--- Begin MATERIAL PROVIDED ---

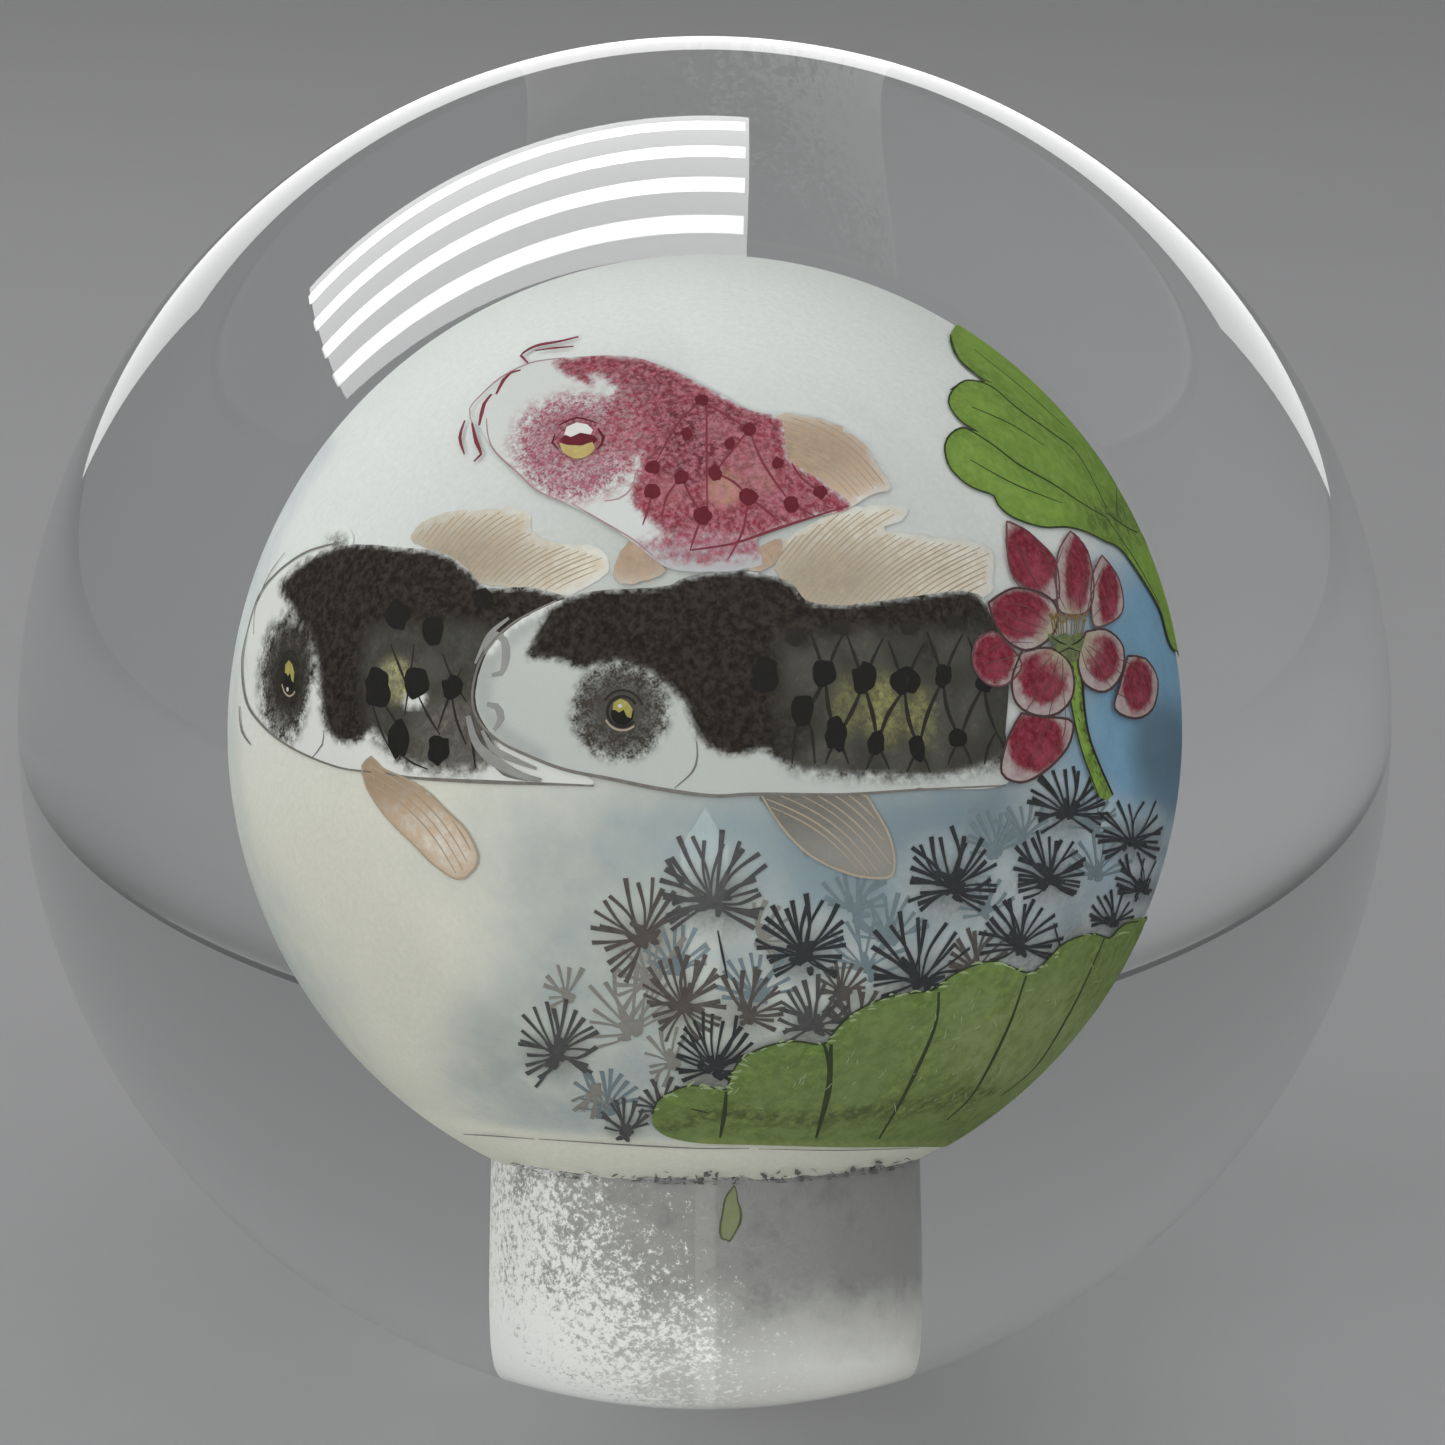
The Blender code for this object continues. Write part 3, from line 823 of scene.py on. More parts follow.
# ---------------------------------------------------------------- the fish

LEFT_SILHOUETTE = (
    (-0.945, 0.10), (-0.955, 0.18), (-0.93, 0.27), (-0.885, 0.33), (-0.83, 0.365), (-0.76, 0.385),
    (-0.70, 0.388),
    (-0.62, 0.382), (-0.54, 0.372), (-0.485, 0.335), (-0.45, 0.30), (-0.35, 0.30), (-0.27, 0.27),
    (-0.30, 0.20),
    (-0.36, 0.10), (-0.36, -0.02), (-0.22, -0.11), (-0.40, -0.108), (-0.50, -0.103), (-0.60, -0.098),
    (-0.66, -0.088), (-0.75, -0.078), (-0.81, -0.058), (-0.87, -0.028), (-0.92, 0.01),
)
LEFT_BLACK = (
    (-0.885, 0.30), (-0.83, 0.355), (-0.76, 0.385), (-0.70, 0.39), (-0.62, 0.382), (-0.54, 0.372),
    (-0.485, 0.335),
    (-0.45, 0.30), (-0.35, 0.30), (-0.27, 0.27), (-0.30, 0.20), (-0.42, 0.18), (-0.50, 0.17), (-0.60, 0.17),
    (-0.655, 0.12), (-0.665, 0.04), (-0.70, -0.01), (-0.745, -0.03), (-0.785, 0.0), (-0.80, 0.07),
    (-0.81, 0.16),
    (-0.85, 0.24),
)
LEFT_GREY = (
    (-0.70, 0.20), (-0.60, 0.22), (-0.45, 0.22), (-0.40, 0.14), (-0.42, 0.05), (-0.43, -0.04),
    (-0.47, -0.085),
    (-0.56, -0.085), (-0.62, -0.07), (-0.665, -0.03), (-0.70, 0.02),
)
FRONT_SILHOUETTE = (
    (-0.47, 0.07), (-0.455, 0.14), (-0.425, 0.19), (-0.37, 0.235), (-0.30, 0.27), (-0.22, 0.293),
    (-0.08, 0.302),
    (-0.03, 0.322), (0.04, 0.334), (0.11, 0.334), (0.19, 0.312), (0.225, 0.275), (0.30, 0.265), (0.42, 0.28),
    (0.55, 0.295), (0.60, 0.27), (0.63, 0.20), (0.645, 0.10), (0.64, 0.0), (0.64, -0.108), (0.45, -0.12),
    (0.30, -0.13), (0.12, -0.13), (0.03, -0.134), (-0.08, -0.12), (-0.18, -0.10), (-0.28, -0.08),
    (-0.36, -0.05),
    (-0.42, -0.02), (-0.455, 0.02),
)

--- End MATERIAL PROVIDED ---

## WHAT THE TASK REQUIRES
Reproduce the material above exactly; please quote every line of it.

## TASK RESPONSE
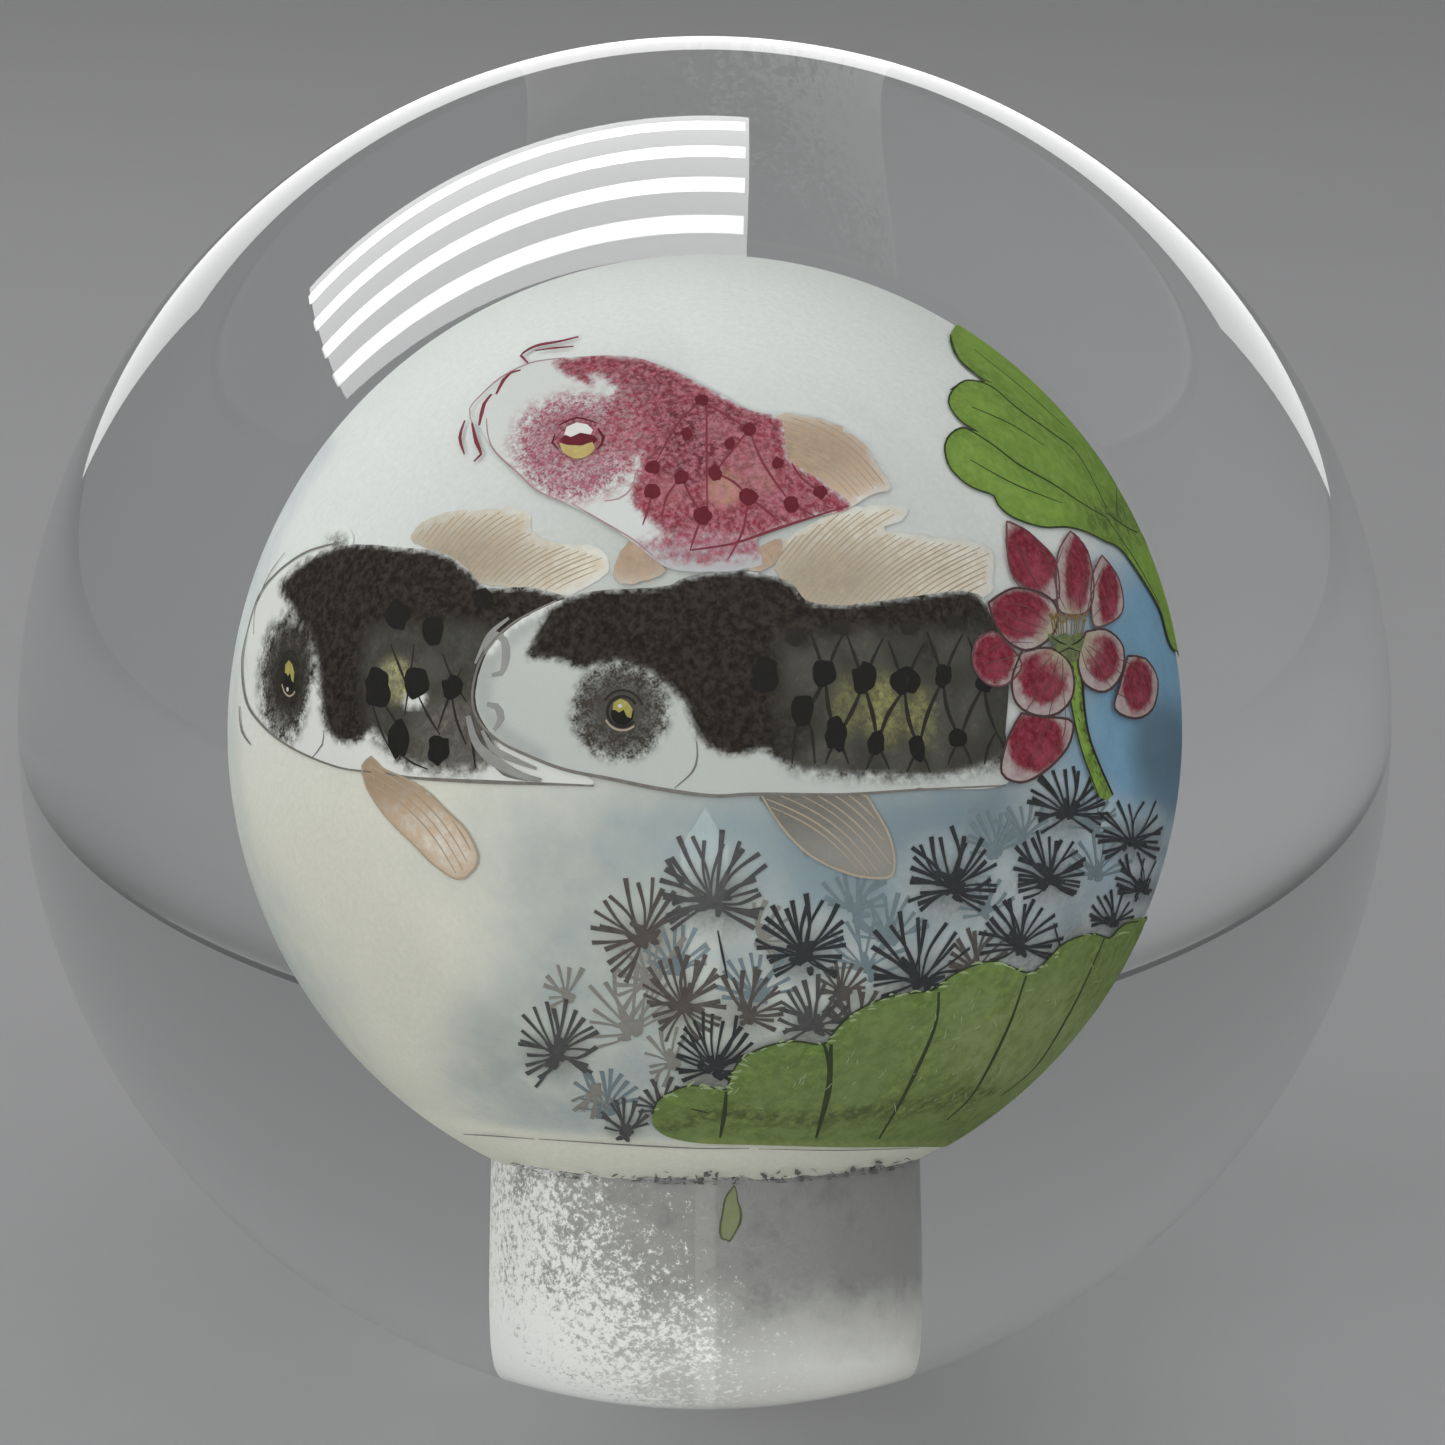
The Blender code for this object continues. Write part 3, from line 823 of scene.py on. More parts follow.
# ---------------------------------------------------------------- the fish

LEFT_SILHOUETTE = (
    (-0.945, 0.10), (-0.955, 0.18), (-0.93, 0.27), (-0.885, 0.33), (-0.83, 0.365), (-0.76, 0.385),
    (-0.70, 0.388),
    (-0.62, 0.382), (-0.54, 0.372), (-0.485, 0.335), (-0.45, 0.30), (-0.35, 0.30), (-0.27, 0.27),
    (-0.30, 0.20),
    (-0.36, 0.10), (-0.36, -0.02), (-0.22, -0.11), (-0.40, -0.108), (-0.50, -0.103), (-0.60, -0.098),
    (-0.66, -0.088), (-0.75, -0.078), (-0.81, -0.058), (-0.87, -0.028), (-0.92, 0.01),
)
LEFT_BLACK = (
    (-0.885, 0.30), (-0.83, 0.355), (-0.76, 0.385), (-0.70, 0.39), (-0.62, 0.382), (-0.54, 0.372),
    (-0.485, 0.335),
    (-0.45, 0.30), (-0.35, 0.30), (-0.27, 0.27), (-0.30, 0.20), (-0.42, 0.18), (-0.50, 0.17), (-0.60, 0.17),
    (-0.655, 0.12), (-0.665, 0.04), (-0.70, -0.01), (-0.745, -0.03), (-0.785, 0.0), (-0.80, 0.07),
    (-0.81, 0.16),
    (-0.85, 0.24),
)
LEFT_GREY = (
    (-0.70, 0.20), (-0.60, 0.22), (-0.45, 0.22), (-0.40, 0.14), (-0.42, 0.05), (-0.43, -0.04),
    (-0.47, -0.085),
    (-0.56, -0.085), (-0.62, -0.07), (-0.665, -0.03), (-0.70, 0.02),
)
FRONT_SILHOUETTE = (
    (-0.47, 0.07), (-0.455, 0.14), (-0.425, 0.19), (-0.37, 0.235), (-0.30, 0.27), (-0.22, 0.293),
    (-0.08, 0.302),
    (-0.03, 0.322), (0.04, 0.334), (0.11, 0.334), (0.19, 0.312), (0.225, 0.275), (0.30, 0.265), (0.42, 0.28),
    (0.55, 0.295), (0.60, 0.27), (0.63, 0.20), (0.645, 0.10), (0.64, 0.0), (0.64, -0.108), (0.45, -0.12),
    (0.30, -0.13), (0.12, -0.13), (0.03, -0.134), (-0.08, -0.12), (-0.18, -0.10), (-0.28, -0.08),
    (-0.36, -0.05),
    (-0.42, -0.02), (-0.455, 0.02),
)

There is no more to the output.